> Short exercise
Will you give the material below again, every line exactly as it is?

-- start Dataset excerpt --

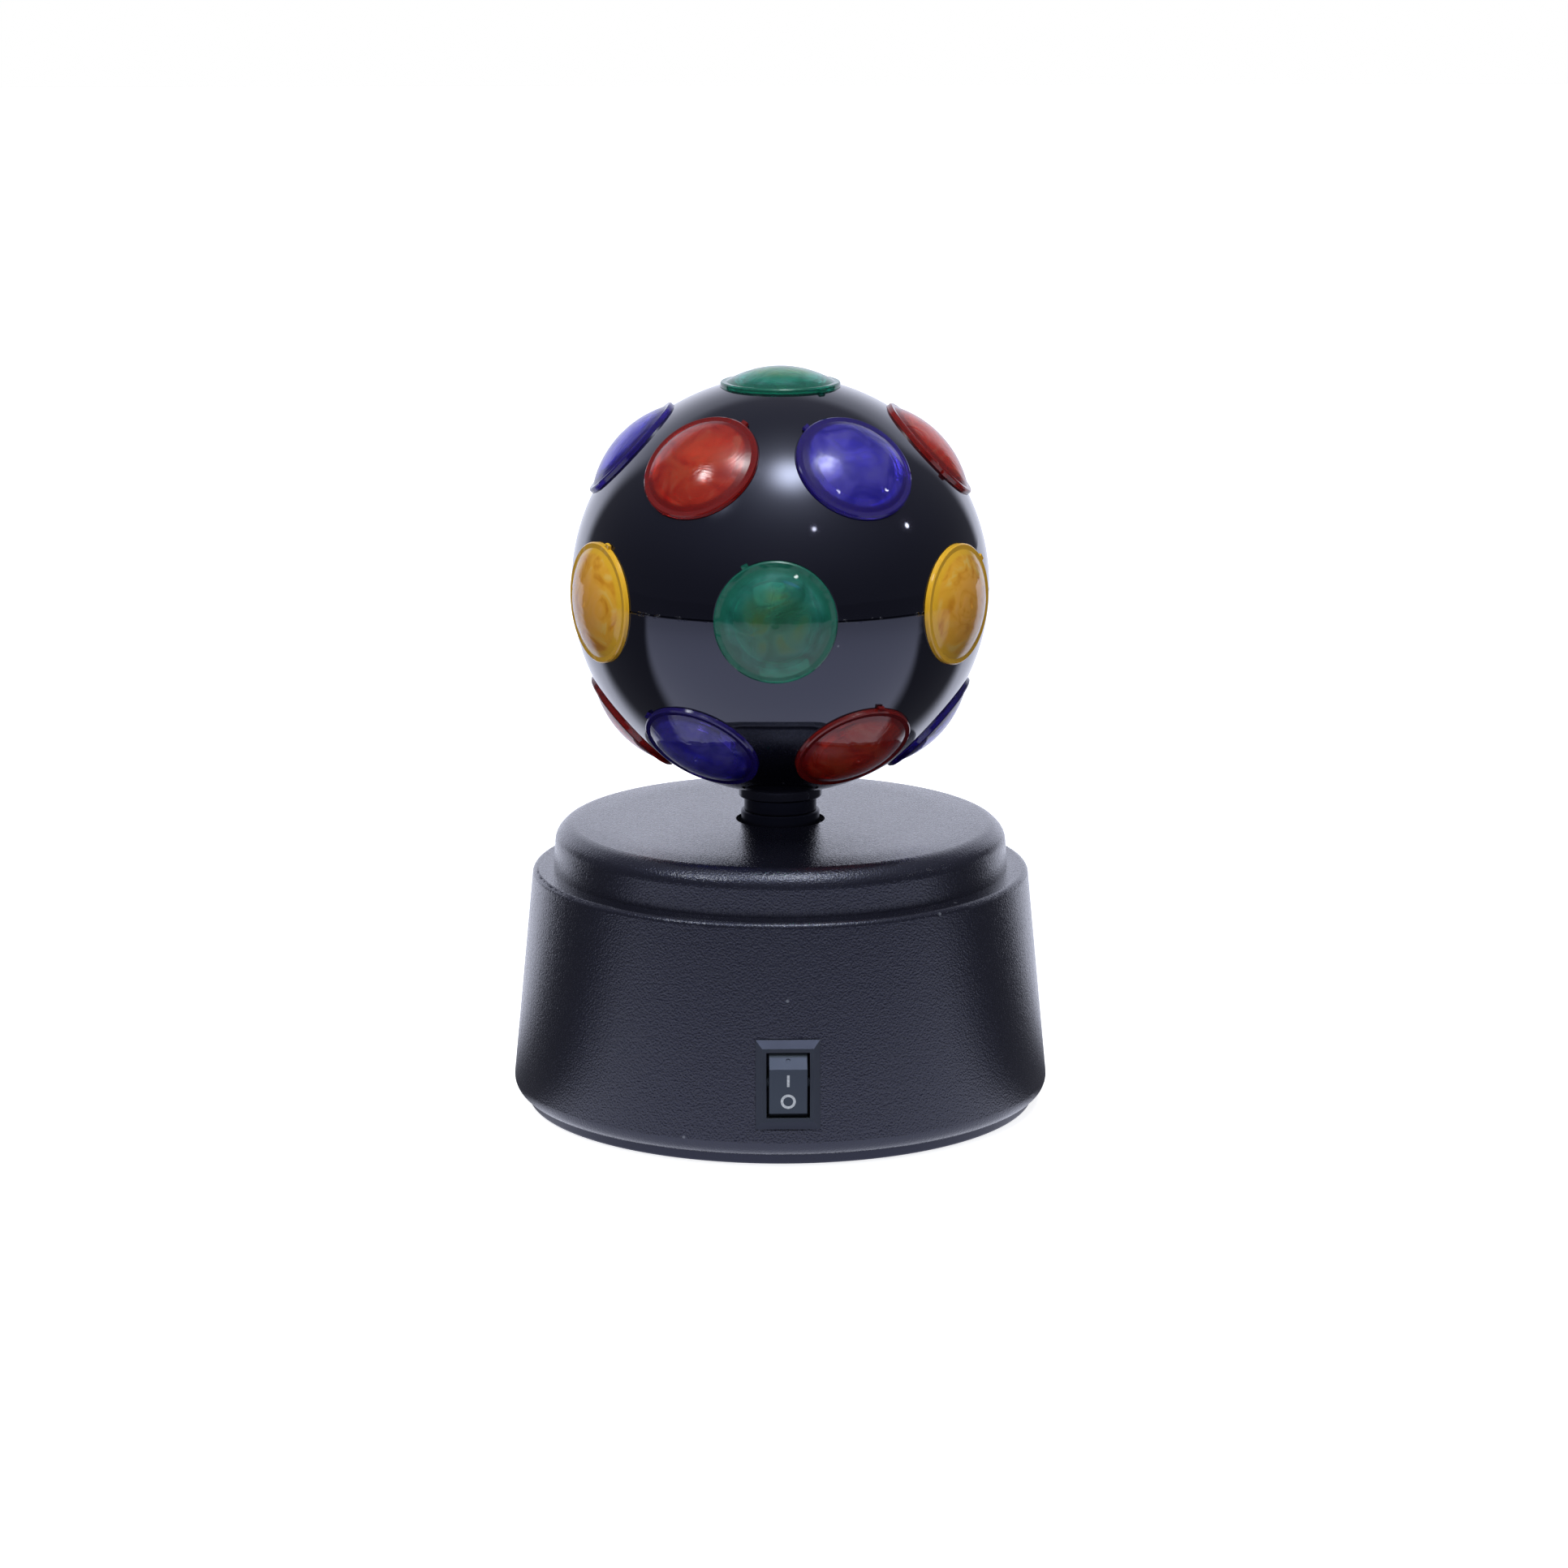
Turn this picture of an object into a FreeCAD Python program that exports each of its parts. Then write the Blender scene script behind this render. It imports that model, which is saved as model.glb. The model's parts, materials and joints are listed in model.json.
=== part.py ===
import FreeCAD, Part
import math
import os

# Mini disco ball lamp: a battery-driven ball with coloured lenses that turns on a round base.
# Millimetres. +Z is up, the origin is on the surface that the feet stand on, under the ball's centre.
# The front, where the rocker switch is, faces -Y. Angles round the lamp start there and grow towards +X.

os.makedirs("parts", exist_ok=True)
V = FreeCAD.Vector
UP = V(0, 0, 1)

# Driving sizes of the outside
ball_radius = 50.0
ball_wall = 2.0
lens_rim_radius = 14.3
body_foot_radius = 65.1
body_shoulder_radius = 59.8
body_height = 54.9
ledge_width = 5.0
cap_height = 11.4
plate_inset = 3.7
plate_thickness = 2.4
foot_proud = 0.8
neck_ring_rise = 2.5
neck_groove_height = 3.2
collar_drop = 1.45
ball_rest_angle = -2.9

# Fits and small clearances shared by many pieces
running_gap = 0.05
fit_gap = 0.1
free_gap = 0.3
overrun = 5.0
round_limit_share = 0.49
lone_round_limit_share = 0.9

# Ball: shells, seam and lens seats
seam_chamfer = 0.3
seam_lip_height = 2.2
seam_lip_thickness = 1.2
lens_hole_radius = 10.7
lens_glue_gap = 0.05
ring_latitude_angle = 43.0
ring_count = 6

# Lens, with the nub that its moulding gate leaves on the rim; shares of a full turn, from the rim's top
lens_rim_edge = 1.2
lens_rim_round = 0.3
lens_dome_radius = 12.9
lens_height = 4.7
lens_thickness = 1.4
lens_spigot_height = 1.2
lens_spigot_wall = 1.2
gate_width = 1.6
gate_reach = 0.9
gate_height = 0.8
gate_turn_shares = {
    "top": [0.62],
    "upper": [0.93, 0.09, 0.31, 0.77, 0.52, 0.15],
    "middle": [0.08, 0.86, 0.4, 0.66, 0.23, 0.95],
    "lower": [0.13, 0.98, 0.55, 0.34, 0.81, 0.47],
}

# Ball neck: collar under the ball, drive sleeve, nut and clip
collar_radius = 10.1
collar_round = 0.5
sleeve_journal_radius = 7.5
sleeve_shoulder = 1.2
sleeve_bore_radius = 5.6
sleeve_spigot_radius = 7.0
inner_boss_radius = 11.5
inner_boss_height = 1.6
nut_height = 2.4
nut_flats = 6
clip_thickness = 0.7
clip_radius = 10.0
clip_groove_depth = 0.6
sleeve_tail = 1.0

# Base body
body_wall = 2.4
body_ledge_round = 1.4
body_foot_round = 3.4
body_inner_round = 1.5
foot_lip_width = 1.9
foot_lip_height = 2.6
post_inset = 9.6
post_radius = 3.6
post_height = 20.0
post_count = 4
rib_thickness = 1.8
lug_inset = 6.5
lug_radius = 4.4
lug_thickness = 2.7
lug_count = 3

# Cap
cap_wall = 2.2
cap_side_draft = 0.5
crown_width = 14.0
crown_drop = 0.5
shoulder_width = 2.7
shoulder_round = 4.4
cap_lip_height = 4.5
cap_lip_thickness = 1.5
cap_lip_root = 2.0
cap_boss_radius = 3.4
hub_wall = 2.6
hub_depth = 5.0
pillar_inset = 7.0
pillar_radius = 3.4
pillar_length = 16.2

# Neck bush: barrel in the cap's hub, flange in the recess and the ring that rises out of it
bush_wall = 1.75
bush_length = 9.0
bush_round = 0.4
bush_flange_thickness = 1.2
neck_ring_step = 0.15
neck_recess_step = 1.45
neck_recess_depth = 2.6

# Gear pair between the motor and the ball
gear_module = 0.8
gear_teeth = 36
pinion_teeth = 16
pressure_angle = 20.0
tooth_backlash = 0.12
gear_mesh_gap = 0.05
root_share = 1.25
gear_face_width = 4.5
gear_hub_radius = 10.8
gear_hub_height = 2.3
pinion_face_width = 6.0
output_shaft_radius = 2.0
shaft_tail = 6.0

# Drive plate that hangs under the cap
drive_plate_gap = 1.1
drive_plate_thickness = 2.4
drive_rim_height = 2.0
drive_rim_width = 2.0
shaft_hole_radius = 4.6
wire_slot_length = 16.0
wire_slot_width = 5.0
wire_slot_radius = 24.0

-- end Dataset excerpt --

> Written answer
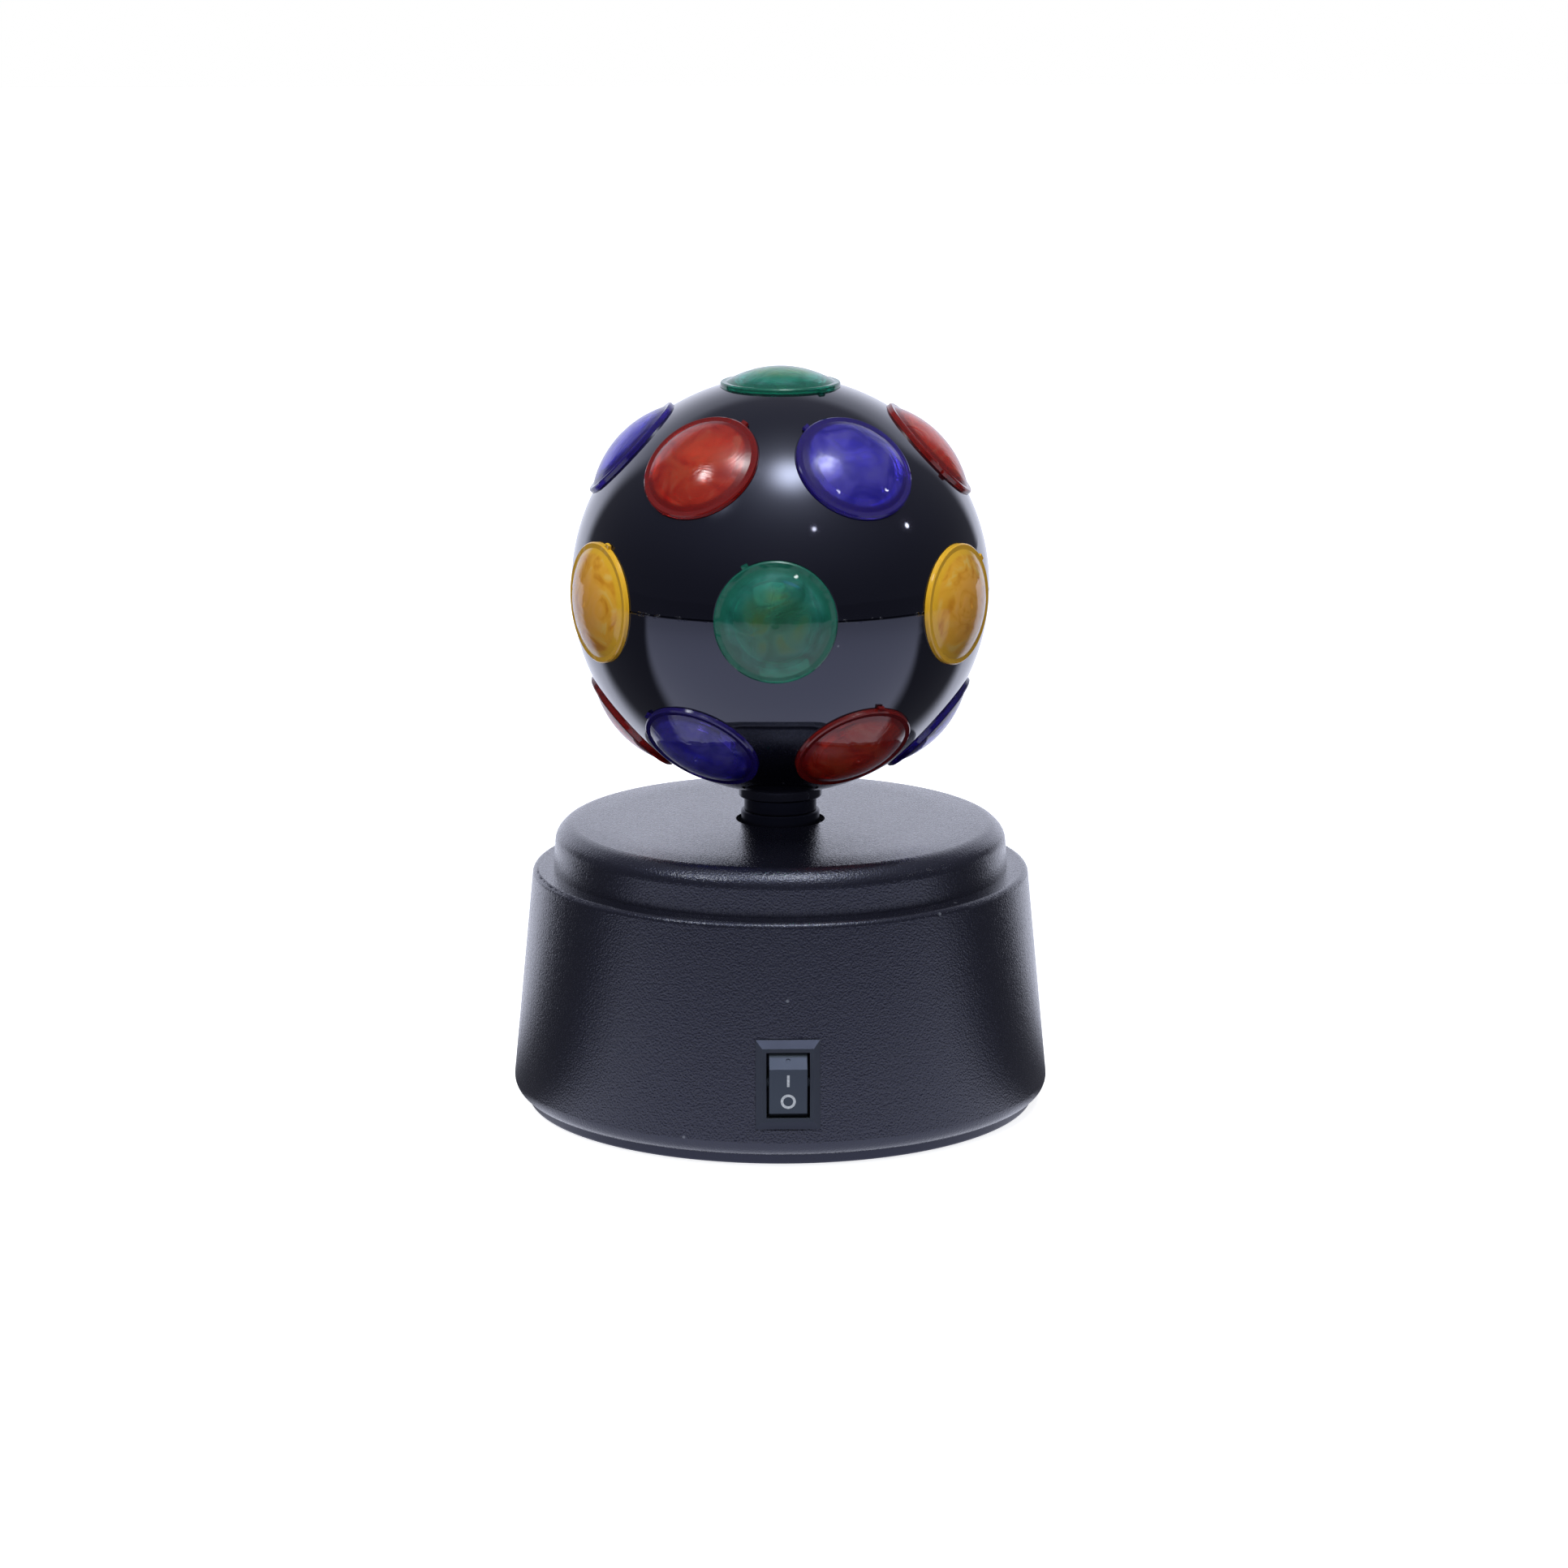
Turn this picture of an object into a FreeCAD Python program that exports each of its parts. Then write the Blender scene script behind this render. It imports that model, which is saved as model.glb. The model's parts, materials and joints are listed in model.json.
=== part.py ===
import FreeCAD, Part
import math
import os

# Mini disco ball lamp: a battery-driven ball with coloured lenses that turns on a round base.
# Millimetres. +Z is up, the origin is on the surface that the feet stand on, under the ball's centre.
# The front, where the rocker switch is, faces -Y. Angles round the lamp start there and grow towards +X.

os.makedirs("parts", exist_ok=True)
V = FreeCAD.Vector
UP = V(0, 0, 1)

# Driving sizes of the outside
ball_radius = 50.0
ball_wall = 2.0
lens_rim_radius = 14.3
body_foot_radius = 65.1
body_shoulder_radius = 59.8
body_height = 54.9
ledge_width = 5.0
cap_height = 11.4
plate_inset = 3.7
plate_thickness = 2.4
foot_proud = 0.8
neck_ring_rise = 2.5
neck_groove_height = 3.2
collar_drop = 1.45
ball_rest_angle = -2.9

# Fits and small clearances shared by many pieces
running_gap = 0.05
fit_gap = 0.1
free_gap = 0.3
overrun = 5.0
round_limit_share = 0.49
lone_round_limit_share = 0.9

# Ball: shells, seam and lens seats
seam_chamfer = 0.3
seam_lip_height = 2.2
seam_lip_thickness = 1.2
lens_hole_radius = 10.7
lens_glue_gap = 0.05
ring_latitude_angle = 43.0
ring_count = 6

# Lens, with the nub that its moulding gate leaves on the rim; shares of a full turn, from the rim's top
lens_rim_edge = 1.2
lens_rim_round = 0.3
lens_dome_radius = 12.9
lens_height = 4.7
lens_thickness = 1.4
lens_spigot_height = 1.2
lens_spigot_wall = 1.2
gate_width = 1.6
gate_reach = 0.9
gate_height = 0.8
gate_turn_shares = {
    "top": [0.62],
    "upper": [0.93, 0.09, 0.31, 0.77, 0.52, 0.15],
    "middle": [0.08, 0.86, 0.4, 0.66, 0.23, 0.95],
    "lower": [0.13, 0.98, 0.55, 0.34, 0.81, 0.47],
}

# Ball neck: collar under the ball, drive sleeve, nut and clip
collar_radius = 10.1
collar_round = 0.5
sleeve_journal_radius = 7.5
sleeve_shoulder = 1.2
sleeve_bore_radius = 5.6
sleeve_spigot_radius = 7.0
inner_boss_radius = 11.5
inner_boss_height = 1.6
nut_height = 2.4
nut_flats = 6
clip_thickness = 0.7
clip_radius = 10.0
clip_groove_depth = 0.6
sleeve_tail = 1.0

# Base body
body_wall = 2.4
body_ledge_round = 1.4
body_foot_round = 3.4
body_inner_round = 1.5
foot_lip_width = 1.9
foot_lip_height = 2.6
post_inset = 9.6
post_radius = 3.6
post_height = 20.0
post_count = 4
rib_thickness = 1.8
lug_inset = 6.5
lug_radius = 4.4
lug_thickness = 2.7
lug_count = 3

# Cap
cap_wall = 2.2
cap_side_draft = 0.5
crown_width = 14.0
crown_drop = 0.5
shoulder_width = 2.7
shoulder_round = 4.4
cap_lip_height = 4.5
cap_lip_thickness = 1.5
cap_lip_root = 2.0
cap_boss_radius = 3.4
hub_wall = 2.6
hub_depth = 5.0
pillar_inset = 7.0
pillar_radius = 3.4
pillar_length = 16.2

# Neck bush: barrel in the cap's hub, flange in the recess and the ring that rises out of it
bush_wall = 1.75
bush_length = 9.0
bush_round = 0.4
bush_flange_thickness = 1.2
neck_ring_step = 0.15
neck_recess_step = 1.45
neck_recess_depth = 2.6

# Gear pair between the motor and the ball
gear_module = 0.8
gear_teeth = 36
pinion_teeth = 16
pressure_angle = 20.0
tooth_backlash = 0.12
gear_mesh_gap = 0.05
root_share = 1.25
gear_face_width = 4.5
gear_hub_radius = 10.8
gear_hub_height = 2.3
pinion_face_width = 6.0
output_shaft_radius = 2.0
shaft_tail = 6.0

# Drive plate that hangs under the cap
drive_plate_gap = 1.1
drive_plate_thickness = 2.4
drive_rim_height = 2.0
drive_rim_width = 2.0
shaft_hole_radius = 4.6
wire_slot_length = 16.0
wire_slot_width = 5.0
wire_slot_radius = 24.0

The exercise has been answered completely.